Merci vivement. Le choc est dur, il va falloir de la résilience, mais c'est la fin du débat et l'heure d'aller manger aussi. Alors, je ne peux pas ne pas laisser la parole, mais vraiment très très peu. D'abord, j'enregistre que Monsieur le professeur nous donne une note correcte, mais nous fait remarquer qu'on n'a pas complètement traité le sujet, qu'on a un peu passé à côté. Donc, merci Monsieur le professeur. En réalité, l'objet du changement, c'est la société.

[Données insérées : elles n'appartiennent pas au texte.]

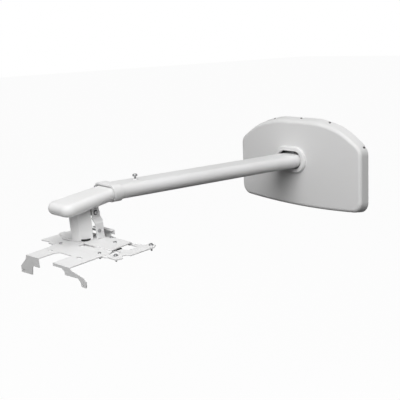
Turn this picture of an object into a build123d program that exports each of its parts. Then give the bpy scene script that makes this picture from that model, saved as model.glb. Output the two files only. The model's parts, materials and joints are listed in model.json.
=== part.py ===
from build123d import *
from math import atan2, cos, degrees, hypot, pi, sin, tan
import os

# Wall mount arm for a short throw projector, in millimetres.
# The wall is the plane Y = 0, the arm reaches out along -Y and +Z is up.
# The origin is on the wall, on the axis of the arm.

# Running clearance of a pin in its bore, and the gap between pieces that pass each other
pin_clearance = 0.05
free_gap = 0.3
hole_clearance = 0.25

# Heads of all screws, as shares of the shank's radius
head_ratio = 1.8
head_height_ratio = 1.3

# Wall cover, an arched moulding that tapers from the wall to its front.
# Its middle stands to the right of the arm.
cover_offset = 19.0
cover_half_width = 209.0
cover_top = 105.2
cover_bottom = 106.5
cover_sag = 9.4
cover_depth = 26.0
cover_wall = 2.5
cover_shoulder = 27.5
cover_corner = 27.0
cover_edge = 7.5
edge_steps = 5
draft_side = 2.5
draft_top = 6.8
# The arch between shoulder and crown, as shares of the half width and of the rise
arch_shares = [(0.90, 0.405), (0.63, 0.808), (0.355, 0.977)]

# Oval mouth of the cover round the arm, with a rounded lip
mouth_side_gap = 3.0
mouth_over = 8.8
mouth_under = 4.2
lip_width = 10.5
lip_height = 7.0

# Cover screws: one at the crown, and two along each half of the arch from the shoulder,
# each in a flat seat that runs out at the wall
cover_screw_places = [0.09, 0.595]
cover_screw_back = 6.0
cover_screw_radius = 1.5
cover_seat_radius = 4.5
cover_seat_depth = 1.2
spot_depth = 0.5
tab_width = 10.0
tab_length = 13.0
tab_clear_of_wall = 0.5

# Wall plate and its slotted holes
wall_plate_thickness = 3.0
wall_plate_inset = 4.8
wall_hole_spacing_x = 280.0
wall_hole_spacing_z = 90.0
wall_hole_radius = 4.5
wall_slot_length = 20.0

# Arm tube, a flat oval
tube_width = 77.0
tube_height = 31.0
tube_wall = 2.5
arm_reach = 560.5

# Socket that holds the arm to the wall plate
socket_flange_thickness = 5.0
socket_flange_width = 150.0
socket_flange_height = 64.0
socket_length = 70.0
socket_wall = 3.0
socket_clearance = 0.1
flange_bolt_spacing_x = 122.0
flange_bolt_spacing_z = 40.0
flange_bolt_radius = 4.0
clamp_screw_back = 9.0
clamp_screw_radius = 2.5

# Collar on the front end of the tube, open ahead of it for the head to move in
collar_wall = 3.2
collar_edge = 1.0
collar_length = 22.0
collar_overhang = 10.5
collar_mouth_half = 40.4
collar_mouth_top = 13.5
collar_mouth_bottom = 17.5

# Pivot block inside the tube's front end, with an upright pin
pivot_back = 4.5
block_width = 18.0
block_depth = 12.0
block_height = 16.0
turn_pin_radius = 2.5
tilt_pin_radius = 3.0

# Levelling bolt through the top of the tube
bolt_lever = 64.0
bolt_radius = 2.5
bolt_neck = 5.0
bolt_head_radius = 5.4
bolt_head_height = 4.8
nut_radius = 4.6
nut_height = 3.0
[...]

C'est un grand mot, c'est notre mode de vie. Il y a une formule qui est jolie, je crois que c'est Paul Valéry : "La civilisation occidentale est l'héritière de la pensée grecque, du droit romain et de la religion judéo-chrétienne." Voilà, quel type de mutation nous sommes disposés à accepter, quel mouvement on va faire. Mais ce n'est pas seulement une civilisation, c'est un grand mot, c'est un mode de vie. Et là, ça renvoie un peu quand même à l'initiative de chacun, à la paresse, qui est un sentiment plutôt assez répandu dans l'espèce humaine par rapport à des habitudes, par rapport à des comportements. Pourquoi pas ? Mais ça me paraît être vraiment le mode de vie beaucoup plus qu'une civilisation à changer. Quant à l'être humain, un message tonique et d'espoir signé Nietzsche : "La vie n'est qu'une moisissure à la surface de la planète." Eh bien, moisissez bien !

Merci vivement à tous les trois de la richesse de cet échange avec l'espoir. Je l'ai retenu dans ce que vous nous avez dit. Merci à toutes et merci à tous.